Dec. 4th, 2016

monstersinthecosmos: (Default)

This is my third time starting this entry, because my thoughts are so convoluted and tangled and I can't make sense of any of it.


The short version is this: I don't know how to be compassionate without being a doormat.


I was ready to make a quick sketch of My History With Damaged People, but it was turning into somewhat of a novella, and if we're telling the truth I could probably publish an entire book on the subject. Everyone could get their own chapter. The Liar, The Whore, The Maniac, The Suicidal Boyfriend. It's as if I have a tractor-beam in my heart that draws these people to me.

A lot of it has to do with my upbringing. I grew up in a small town and went to a small school. Pre-Hot Topic boom all the weirdos were basically winging it; there wasn't a cookie-cutter approach to being a weird kid the way there came to be in the post-Avril world. I myself looked like I had just crawled out from under Les Innocents, lots of pieced-together thrifted black articles, the occasional pathetic nu-metal tshirt. There wasn't a standard uniform. Even today, as an adult, it's easy to spot a metalhead and give the nod, but at that time it was just. The few of us who were weird. And along with being "weird" came the fact that we were all fucking crazy.

So, without getting into it like I'd originally planned, I'll just keep it as: All of my best friends as an adolescent ultimately wound up being toxic and abusive and broke so many little pieces from me that I'm still trying to find.

Then, as an adult, we can gloss over the experience of being ex-communicated from my family because they didn't appreciate the burden of my social anxiety, and couldn't muster up the empathy to meet me halfway on issues like The Phone, in which I don't call as often as I should because I am paralyzed with fear, and they chalk it up to me not caring about them and generally being a Terrible Person. Now it's me that's the damaged one.



And my point in all of this is that it's carved a very narrow path in which to live. My family disowning me has been, to date, the most painful experience in my life, and one that I haven't fully learned to cope with yet. So, feeling this rejection so keenly, all the time, makes me strive to be patient and empathetic and compassionate. It makes me look back on the old imperfect friendships with shame, because, although they were toxic and unhealthy, I try to make myself believe that I could've salvaged them somehow, I could've helped these people, and if I'd been more patient to the fact that they were mentally ill instead of writing it off as them being assholes, it would've been different, and maybe I'd sleep better at night.






I'm setting the stage here to discuss the recent events involving The Suicidal Boyfriend. Who's now the ex-boyfriend. And the reason that I've started the entry up multiple times now is because when I get to this part I wilt. It's bothering me, and I keep thinking I want to talk about it, and write it down so that I can organize my thoughts, but. When it's actually time, when it's in front of my face, I think it just still hurts too much.

Everything involving him always opens up a floodgate. There's a thread going back the whole time I've known him, just past seven years now, and if I get upset about one thing I always wind up getting drawn into the next thing and the next thing.

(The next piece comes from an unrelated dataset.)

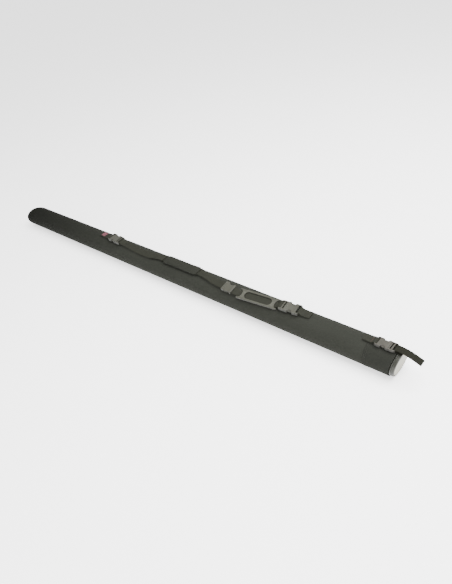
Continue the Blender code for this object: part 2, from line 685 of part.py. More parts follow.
def main():
    clear_scene()
    make_case()
    make_cap()
    rear = place(854.0 * MM, math.radians(5.0), BUCKLE_LIFT, -0.4 * MM, math.radians(-2.7))
    front = place(260.0 * MM, math.radians(7.0), BUCKLE_LIFT, 0.2 * MM, math.radians(4.0), facing=-1)
    closure = place(CLOSURE_AT, 0.0, CLOSURE_LIFT) @ Matrix.Scale(CLOSURE_SIZE, 4)
    for number, frame in ((1, rear), (2, front), (3, closure)):
        make_buckle(number, frame)
    make_tab(1, rear, 48.0)
    make_tab(2, front, 27.0)
    make_tab(3, closure, 32.0, CLOSURE_LIFT, CLOSURE_SIZE, CLOSURE_WEB)
    make_label(rear)
    make_strap(front, rear)
    make_pad()
    make_slider()
    make_grip()
    bpy.context.view_layer.update()


main()
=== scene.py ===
"""Looks for the pole carrying case: fabric cover, webbing, moulded buckles, padded grip sleeve, cap.

Metres, in the CAD part's frame: the tube lies along X, the cap is at +X, the floor is z = 0.
A place along the case is s, the distance from the cover's hem at the cap end. Places, routes and the
buckles' own coordinates are in millimetres, turned outlines in metres.
"""

import math

import bmesh
import bpy
from mathutils import Matrix, Vector, noise


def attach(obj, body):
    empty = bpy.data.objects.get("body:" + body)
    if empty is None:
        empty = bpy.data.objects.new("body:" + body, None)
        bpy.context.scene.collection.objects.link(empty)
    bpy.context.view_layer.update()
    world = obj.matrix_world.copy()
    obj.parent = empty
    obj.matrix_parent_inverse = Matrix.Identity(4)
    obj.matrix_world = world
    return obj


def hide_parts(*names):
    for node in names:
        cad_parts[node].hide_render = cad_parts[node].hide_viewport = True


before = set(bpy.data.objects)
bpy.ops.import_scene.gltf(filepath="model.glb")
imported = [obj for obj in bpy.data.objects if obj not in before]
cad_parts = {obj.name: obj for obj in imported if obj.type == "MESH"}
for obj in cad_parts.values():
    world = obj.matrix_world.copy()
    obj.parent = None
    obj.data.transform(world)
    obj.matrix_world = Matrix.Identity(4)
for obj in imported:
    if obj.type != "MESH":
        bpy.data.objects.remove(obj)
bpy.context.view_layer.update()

MM = 0.001
BLACK = (0.0, 0.0, 0.0)

# The case
COVER_RADIUS = 31.75 * MM
COVER_BORE = COVER_RADIUS - 1.25 * MM
TUBE_RADIUS = 30.15 * MM
TUBE_WALL = 2.0 * MM
CAP_SKIRT = 2.2 * MM
GAP = 0.3 * MM
AXIS_Z = COVER_RADIUS
LENGTH = 1330.0 * MM
MEAN_LENGTH = 1314.0 * MM
TAIL_REACH = 51.5 * MM
X_HEM = (LENGTH - TAIL_REACH) / 2
BAND_LENGTH = 61.0 * MM
PIPING_RADIUS = 1.4 * MM
PIPING_RING = 28.3 * MM
PIPING_AT = MEAN_LENGTH - PIPING_RADIUS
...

And in the end I'm always emotionally maimed, and past the end, I wind up blaming myself. Because I haven't learned how to stick up for myself, because cutting him out of my life always conflicted with my need to be compassionate and empathetic, and I so desperately tried to undo the mistakes I'd made with the other fucking lunatics who've come through my life.

It's so hard to talk about because whenever I bring up the bad things about him, I feel so deeply ashamed that I put up with it for so long. There's another side to the coin, of course, and I have to keep telling myself that. Things weren't always bad. He's sick but he's not a bad person. I'm strong enough to bear the brunt of his illness if that's what it takes to get him through. I love him and that's something I'm willing to do for him. But when I talk about the bad things. They just seem so overpowering. And my friends would judge me, and give me irrelevant advice, and after a while I knew I couldn't keep coming to them about it, over and over like a broken record. I kept so much of it to myself and it makes me feel so suffocated.


So it's a lot to talk about. I don't have a coherent way to get it out yet. But it's here, it's in me. I need to chip away it a little at a time until I can come up with something cohesive to say.




It's okay with me that damaged people are drawn to me. I think it's something I'm even proud of. It fits with my goal of being compassionate and patient and saintly, and all this experience has probably made me a good listener and a good friend. But I've seen how it can be. I know it can get abusive. I know there are lines to draw when it's not worth it, when it isn't reciprocated in some way. And as much as I wish I could be a saint for everyone in my life, sometimes I just don't have the energy anymore.